The dbt website will appear with all the documentation you have set up for your subtables, fields and package names.
At the bottom right, one can view the lineage graph of the models. Click on the blue View Lineage Graph button. A lineage of all the models we’ve been working on will pop up.
Alternatively, if you select a model from the bronze subfolder, say pitfall_trap_sublayer_survey
dbt will show the lineage graph of that specific model.
It is highly encourage to play around with the dropdown buttons such as resources, packages, tags, –select and –exclude below the lineage graph to further understand what they do.
Generating documentation from Github actions
In your organization Github, go to Natural-State>NIP-Lakehouse-Data
repository. This is where all the lakehouse code is stored.
Go to the Actions tab. Under the list of workflows, select Dbt: Deploy.
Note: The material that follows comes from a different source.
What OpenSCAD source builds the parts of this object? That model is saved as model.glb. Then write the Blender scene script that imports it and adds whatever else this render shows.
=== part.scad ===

Click on the Run workflow button on the top right of the Dbt: Deploy workflow interface.
Ensure the parameters are set as below:
Use workflow from
:dev
The branch to build
:dev
The environment to deploy to
:dev
Once everything is set, click the Run workflow button. The workflow is successful is there is a green tick next to the workflow name.
Wait for the workflow to run. Thereafter go to this link. You may need to sign in.
If your workflow was successfull, the newly added models and their documentation should also be visible.